• _SUPPLIED DATA_:

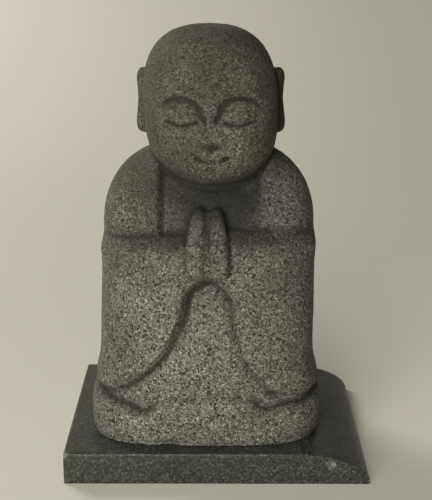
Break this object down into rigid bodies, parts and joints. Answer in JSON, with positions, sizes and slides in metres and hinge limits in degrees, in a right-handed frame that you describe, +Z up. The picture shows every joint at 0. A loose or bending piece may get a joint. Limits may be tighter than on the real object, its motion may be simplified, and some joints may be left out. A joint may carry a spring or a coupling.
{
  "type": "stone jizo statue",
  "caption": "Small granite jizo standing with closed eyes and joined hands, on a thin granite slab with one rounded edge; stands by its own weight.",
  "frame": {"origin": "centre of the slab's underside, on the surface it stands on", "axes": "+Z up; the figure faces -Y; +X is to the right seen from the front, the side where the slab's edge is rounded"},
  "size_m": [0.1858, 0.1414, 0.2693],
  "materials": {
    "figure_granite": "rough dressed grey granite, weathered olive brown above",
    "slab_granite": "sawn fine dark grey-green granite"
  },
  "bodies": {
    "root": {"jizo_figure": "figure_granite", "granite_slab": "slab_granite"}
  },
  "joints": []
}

• _SHORT PROBLEM_:
Would you copy out each line exactly as written?

• _ANSWER TO THE EXERCISE_:
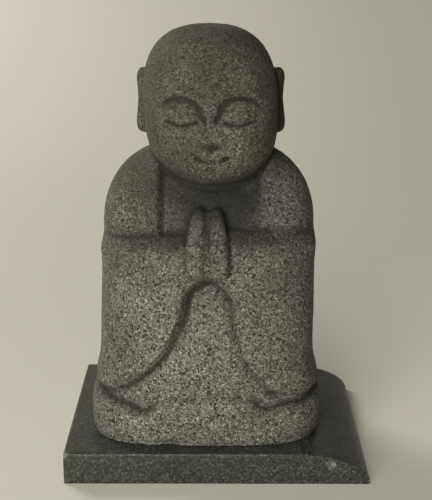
Break this object down into rigid bodies, parts and joints. Answer in JSON, with positions, sizes and slides in metres and hinge limits in degrees, in a right-handed frame that you describe, +Z up. The picture shows every joint at 0. A loose or bending piece may get a joint. Limits may be tighter than on the real object, its motion may be simplified, and some joints may be left out. A joint may carry a spring or a coupling.
{
  "type": "stone jizo statue",
  "caption": "Small granite jizo standing with closed eyes and joined hands, on a thin granite slab with one rounded edge; stands by its own weight.",
  "frame": {"origin": "centre of the slab's underside, on the surface it stands on", "axes": "+Z up; the figure faces -Y; +X is to the right seen from the front, the side where the slab's edge is rounded"},
  "size_m": [0.1858, 0.1414, 0.2693],
  "materials": {
    "figure_granite": "rough dressed grey granite, weathered olive brown above",
    "slab_granite": "sawn fine dark grey-green granite"
  },
  "bodies": {
    "root": {"jizo_figure": "figure_granite", "granite_slab": "slab_granite"}
  },
  "joints": []
}